To protest Turkey's action in Cyprus, Greece withdrew from NATO's integrated military structure for Southern Europe. The PASOK government seemed bent on keeping the wound unhealed, and the two countries came close to war in 1987 and 1996 over sovereignty issues in the Aegean Sea. These were the years when the Greek left loved to blame the United States for the country's problems, and played on sentimentality among the Greeks toward Orthodox Russia, even while the atheist Communists still ruled in Moscow. The Turks, by contrast, considered Russia their hereditary enemy. Indeed, Turkey's long border with the Soviet Union made it an attractive military partner for the United States during the Cold War, a geopolitical advantage the Greeks resented. Then in the 1990s, Turkey served as the main operational base for the U.S.-led air patrols maintaining the "no fly" zone over Iraqi Kurdistan.
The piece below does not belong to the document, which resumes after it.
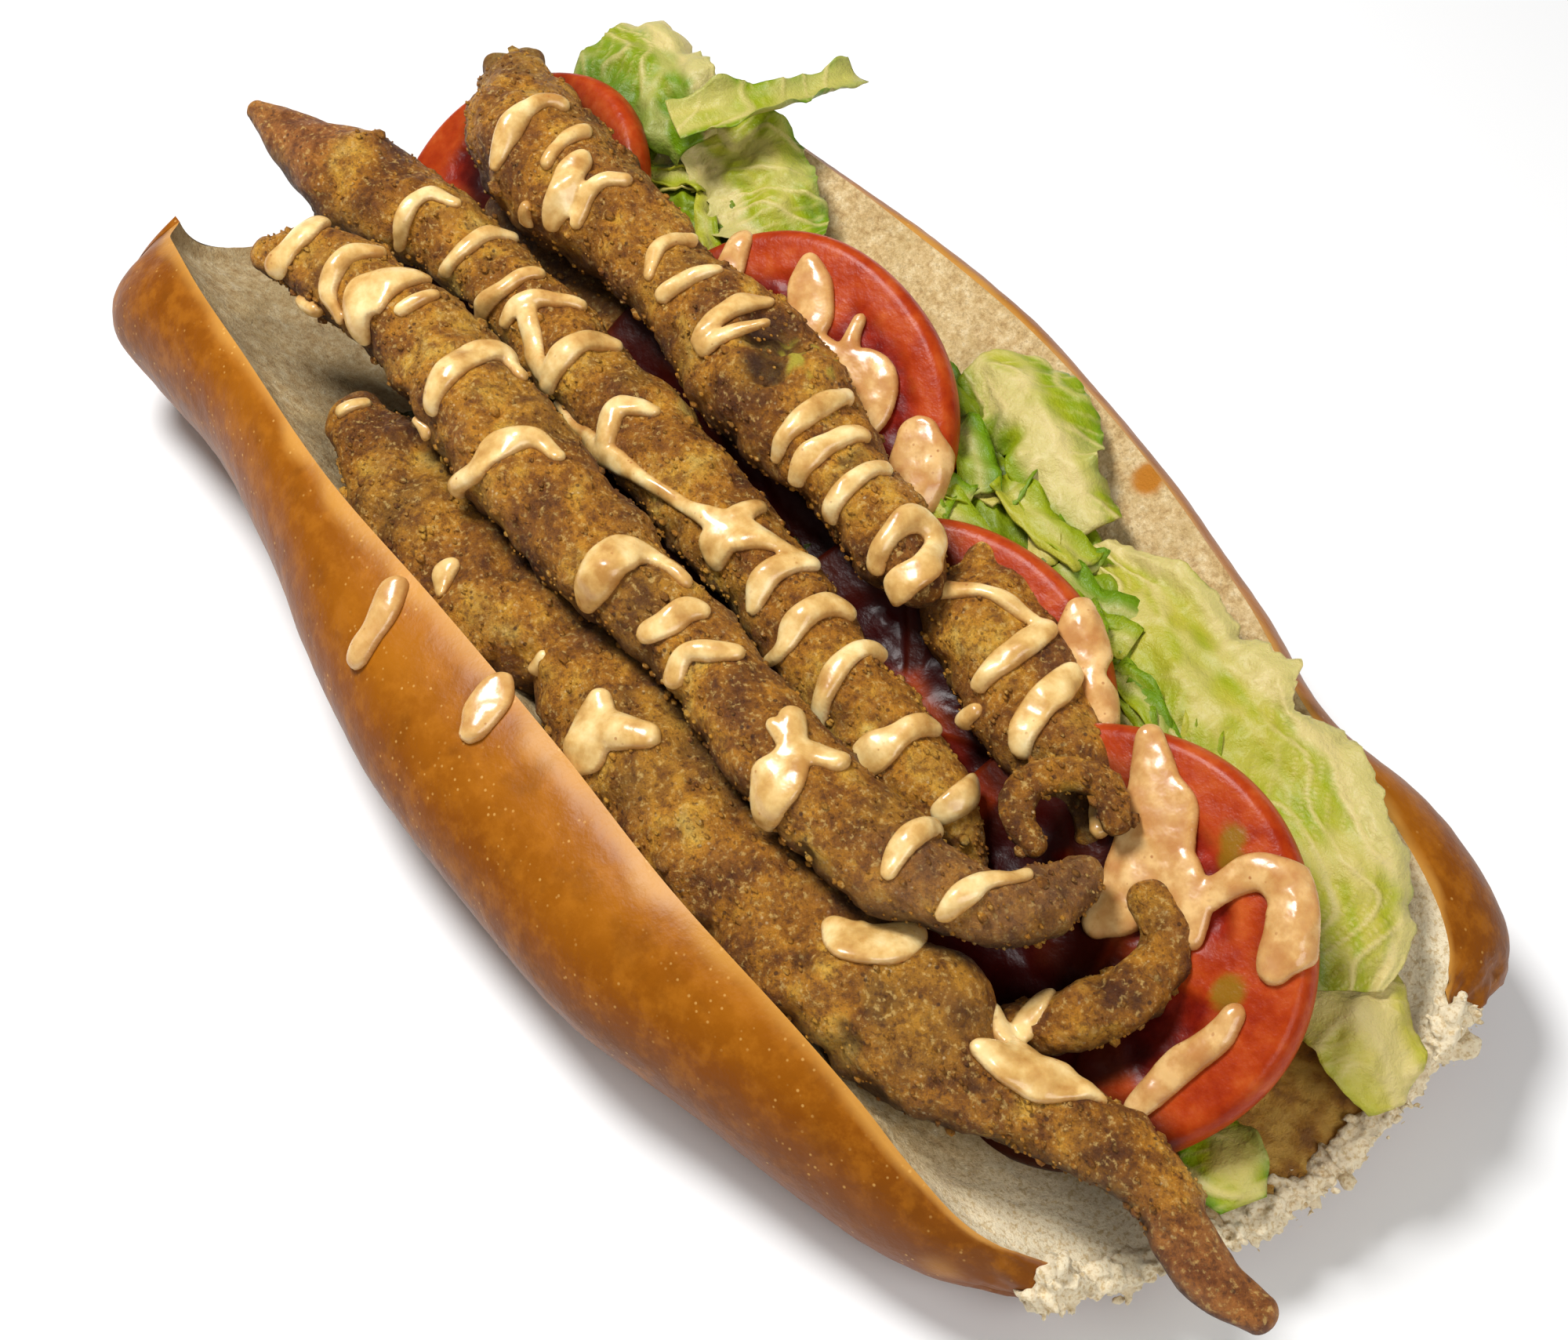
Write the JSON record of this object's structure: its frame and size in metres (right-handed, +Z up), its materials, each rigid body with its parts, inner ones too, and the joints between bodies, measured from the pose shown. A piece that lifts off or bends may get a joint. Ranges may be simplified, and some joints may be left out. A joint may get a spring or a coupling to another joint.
{
  "type": "fish hoagie",
  "caption": "Long split bread roll lying open, filled with shredded lettuce, leaning tomato slices and fried fish strips under lines of creamy sauce.",
  "frame": {"origin": "middle of the flat underside the roll rests on", "axes": "+X along the roll towards its torn end, +Y across it towards the open half, +Z up"},
  "size_m": [0.3364, 0.1695, 0.0696],
  "materials": {
    "crust": "glossy",
    "crumb": "matte",
    "lettuce": "satin",
    "tomato": "wet",
    "fish": "granular",
    "sauce": "glossy"
  },
  "bodies": {
    "root": {"roll": "crust", "lettuce_bed": "lettuce", "leaf_far": "lettuce", "shred_far": "lettuce", "leaf_crumpled": "lettuce", "leaf_middle": "lettuce", "leaf_long": "lettuce", "leaf_torn_end": "lettuce", "leaf_green_tip": "lettuce", "tomato_end": "tomato", "tomato_far": "tomato", "tomato_middle": "tomato", "tomato_near": "tomato", "fish_left_top": "fish", "fish_middle": "fish", "fish_right_far": "fish", "fish_right_near": "fish", "fish_left_near": "fish", "fish_left_far": "fish", "fish_knob": "fish", "fish_hook": "fish", "fish_curl": "fish"}
  },
  "joints": []
}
But all that is in the past. Now the Socialists--with George Papandreou as their leader--are in opposition, and Kostas Karamanlis, is prime minister of Greece, like his father before him. His government has approved a framework for direct Greek-Turkish negotiations regarding Cyprus. And on April 20, the Cypriots are scheduled to vote in a U.N.-sponsored referendum. Greek and Turkish Cypriots will be asked to approve a fairly predictable U.N.-style system for settlement of refugee claims, along with provisions for power-sharing between the two communities.
While U.N.-sponsored "conflict resolution" has failed in Bosnia and Kosovo, the Greeks and Turks, fortified by their thriving capitalist economies, seem bent on avoiding the path taken in the upper Balkans. For this, Athens and Ankara deserve congratulation and support. In the age of terrorism, a rapprochement between Greece, the cradle of democracy, and Turkey, the pioneer of Muslim secularism, is welcome news for the civilized world. It is of course anathema to al Qaeda.